(DATASET EXCERPT)
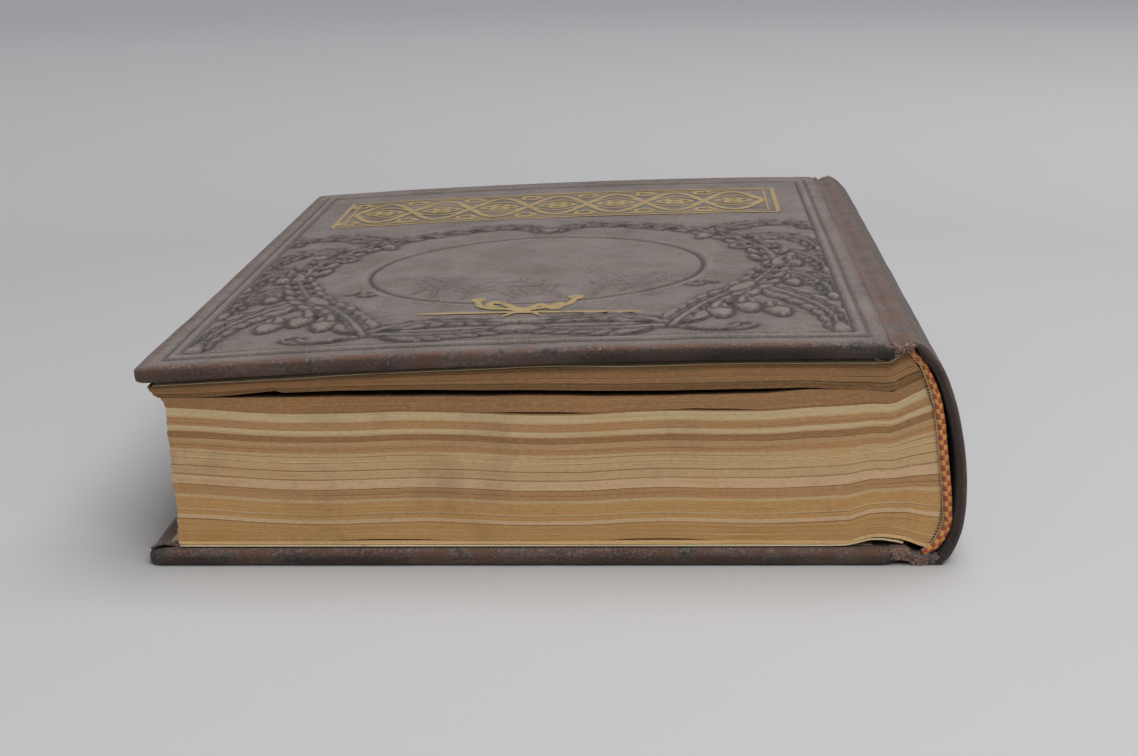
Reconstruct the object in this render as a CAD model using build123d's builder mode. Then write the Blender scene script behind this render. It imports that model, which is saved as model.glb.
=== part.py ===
from build123d import *
from math import asin, atan2, cos, hypot, radians, sin
import os

os.makedirs("parts", exist_ok=True)

# Antique hardback in a case binding, lying closed on its back cover. Millimetres.
# X runs from the fore-edge (-X) to the spine (+X), Y from tail (-Y) to head (+Y), Z up.
# The origin is on the resting surface, under the middle of the closed book.

# Overall sizes
board_width = 176.0  # fore-edge to joint, covering included
board_height = 250.0  # tail to head, covering included
book_thickness = 53.7  # at the spine crest
fore_edge_thickness = 48.7  # the front board sits lower at the fore-edge
front_bow = 1.45  # rise of the warped front board over its chord
corner_radius = 3.0  # worn corners of both boards

# Boards, covering and endpapers
covering = 0.7
board_core = 2.8
turn_in = 0.3  # covering pared thin and folded inside
turn_in_margin = 14.0
endpaper = 0.2
endpaper_margin = 4.0  # turn-in left showing round the pastedown

# Joints
front_joint_width = 4.0  # board edge to spine crest
front_joint_thickness = 1.1  # covering and the cloth under it
back_joint_thickness = 0.8
joint_gap = 0.4  # at the front board's edge
back_joint_gap = 0.8  # wider: the back board swings about a deeper line
groove_depth = 0.35

# Spine, as five tangent arcs from crest to foot: the middle one takes up the height
upper_radii = (4.6, 19.3)
lower_radii = (20.6, 4.3)
spine_turns = (40.0, 29.0, 27.0, 26.0, 58.0)
spine_leather_thickness = 0.8
inlay_thickness = 1.4
inlay_edge_angle = 48.0  # the stiff inlay stops short of the crest
cap_turn_in = 0.55
cap_height = 14.0
hollow_gap = 0.55
headband_thickness = 1.8
headband_bead = 2.3
headband_overhang = 1.1  # past the ends of the pages
headband_skirt = 0.4
headband_height = 12.0
bead_round = 0.5
lining_thickness = 0.5

# Text block
square = 2.5  # pages set back from head and tail
fore_edge_square = 6.7
fore_edge_lean = 0.5
upper_leaf_overhang = 4.0  # top leaves have slid towards the fore-edge
flare_height = 7.0
block_clearance = 0.3
crest_drop = 2.2
shoulder_bulge = 1.4
slit_drop = 10.8  # loose top gathering, below the crest
slit_height = 1.7
slit_end_inset = 7.8
lift_width = 6.5  # torn endpaper leaves the lowest leaves lifted beside the joint
lift_height = 1.7
lower_shoulder = 3.0

# Layers of a cover, measured in from its outer face
core_top = covering
core_bottom = core_top + board_core
lining_face = core_bottom + turn_in
cover_thickness = lining_face + endpaper
flyleaf_face = cover_thickness + block_clearance
block_face = flyleaf_face + endpaper

# Layers of the spine, measured in from its outer face
inlay_outer = spine_leather_thickness
inlay_inner = inlay_outer + inlay_thickness
cap_inner = inlay_inner + cap_turn_in
headband_outer = cap_inner + hollow_gap
headband_inner = headband_outer + headband_thickness
lining_inner = headband_inner + lining_thickness

# Directions of the spine's outer face where one arc gives way to the next
spine_angles = [sum(spine_turns[:count]) for count in range(len(spine_turns) + 1)]


def arc_drop(index):
    """Height covered by one spine arc of unit radius."""
    return cos(radians(spine_angles[index])) - cos(radians(spine_angles[index + 1]))


outer_drops = upper_radii[0] * arc_drop(0) + upper_radii[1] * arc_drop(1)
inner_drops = lower_radii[0] * arc_drop(3) + lower_radii[1] * arc_drop(4)
middle_radius = (book_thickness - outer_drops - inner_drops) / arc_drop(2)
spine_radii = (*upper_radii, middle_radius, *lower_radii)

# The spine's swell past its crest, where the middle arc stands upright
crest_to_middle = sin(radians(spine_angles[2]))
spine_swell = (
    spine_radii[0] * sin(radians(spine_angles[1]))
    + spine_radii[1] * (crest_to_middle - sin(radians(spine_angles[1])))
    + spine_radii[2] * (1 - crest_to_middle)
)

overall_width = board_width + front_joint_width + spine_swell
fore_edge_x = -overall_width / 2
joint_x = fore_edge_x + board_width
crest_x = joint_x + front_joint_width
head_y = board_height / 2
page_end_y = head_y - square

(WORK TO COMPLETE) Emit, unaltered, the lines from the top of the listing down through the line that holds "endpaper_margin = 4.0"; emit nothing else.

(ANSWER TO THE PROBLEM)
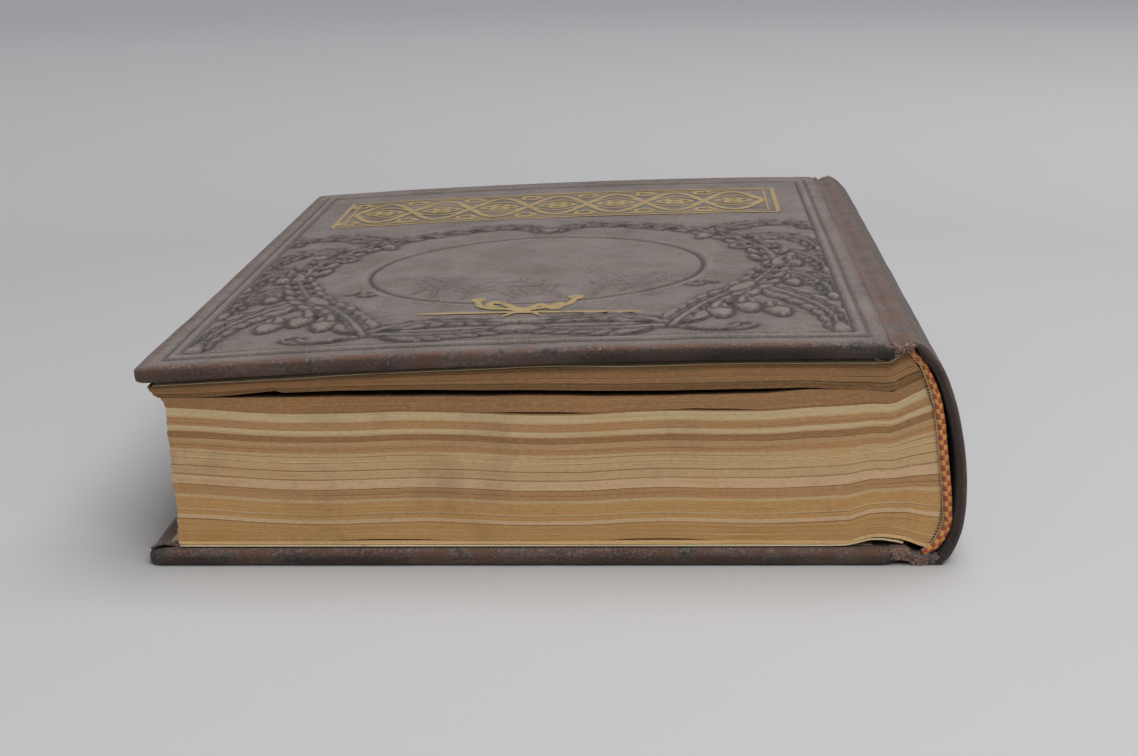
Reconstruct the object in this render as a CAD model using build123d's builder mode. Then write the Blender scene script behind this render. It imports that model, which is saved as model.glb.
=== part.py ===
from build123d import *
from math import asin, atan2, cos, hypot, radians, sin
import os

os.makedirs("parts", exist_ok=True)

# Antique hardback in a case binding, lying closed on its back cover. Millimetres.
# X runs from the fore-edge (-X) to the spine (+X), Y from tail (-Y) to head (+Y), Z up.
# The origin is on the resting surface, under the middle of the closed book.

# Overall sizes
board_width = 176.0  # fore-edge to joint, covering included
board_height = 250.0  # tail to head, covering included
book_thickness = 53.7  # at the spine crest
fore_edge_thickness = 48.7  # the front board sits lower at the fore-edge
front_bow = 1.45  # rise of the warped front board over its chord
corner_radius = 3.0  # worn corners of both boards

# Boards, covering and endpapers
covering = 0.7
board_core = 2.8
turn_in = 0.3  # covering pared thin and folded inside
turn_in_margin = 14.0
endpaper = 0.2
endpaper_margin = 4.0  # turn-in left showing round the pastedown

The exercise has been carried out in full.